Prep Time 10 minutes
Cook Time 45 minutes
Total Time 55 minutes
Servings: 6
Course: Dinner
Cuisine: Italian

Ingredients
  

  • 1 package 16 oz rotini pasta, uncooked
  • 1 jar 24 or 25 oz of your favorite marinara sauce
  • 3 cups of water
  • 1 pack 14 oz fully-cooked mini meatballs (note: if you’re using frozen, thaw them first!)
  • 2 cups of shredded mozzarella cheese
  • Optional Garnish:
  • A handful of fresh herbs like basil parsley, or oregano, finely chopped
  • Parmesan cheese freshly grated

Method
 

  1. Preheat the Arena:
  2. Start off by firing up your oven to 425°F.
  3. Mix it Up:
  4. Grab a 9 x 13-inch baking dish. Toss in the rotini pasta, marinara sauce, water, and those adorable little meatballs. Want a little extra flavor?
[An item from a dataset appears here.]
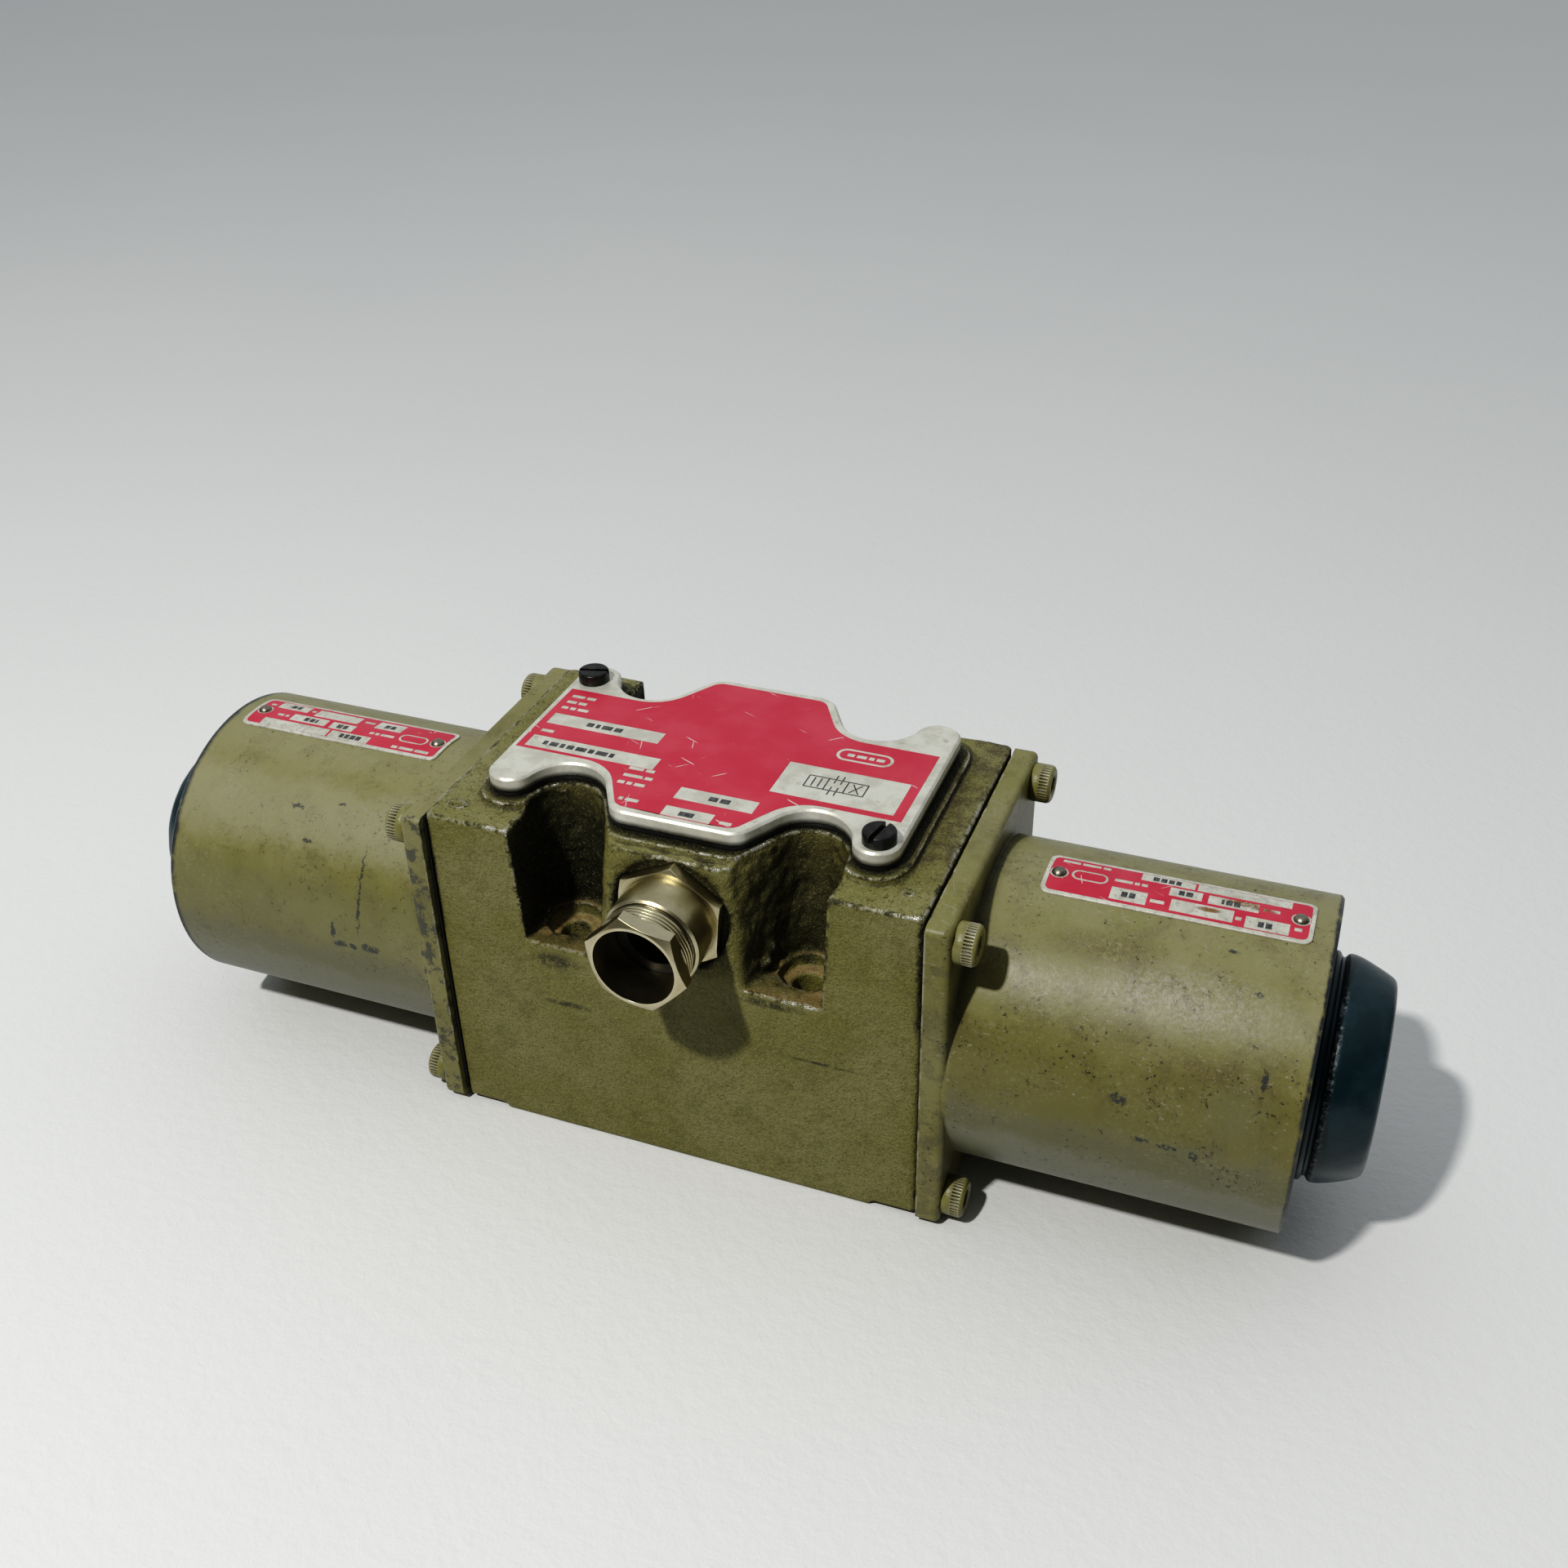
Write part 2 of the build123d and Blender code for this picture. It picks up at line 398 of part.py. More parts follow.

A pinch of salt won’t hurt. Give it all a good stir.
  5. Bake Time:
  6. Cover the dish snugly with aluminum foil. Slide it into the oven and forget about it for 35 minutes. Well, don’t completely forget—set a timer!
  7. Peek and Stir:
  8. After the timer goes off, uncover the dish. Stir things around and take a moment to taste the pasta. Not quite al dente? Cover it back up and let it cook a bit more.
  9. The Cheesy Finale:
  10. Once the pasta has achieved its ideal texture, blanket the casserole with shredded mozzarella. Pop it back into the oven, this time uncovered, for an extra 5-10 minutes, until the cheese is gloriously melted.

Notes

  • Thawing: Ensure those meatballs are thawed properly; nobody wants icy surprises!
  • Quality Matters: The marinara sauce can make or break this dish. Opt for something rich and flavorful. Rao's brand is my personal go-to, but feel free to experiment.
  • Baking Nuances: Keep in mind, the total cook time could vary based on your pan type and oven quirks. Glass and ceramic dishes usually take longer than metal ones.
  • Texture Check: Beware of overbaking; nobody likes mushy pasta.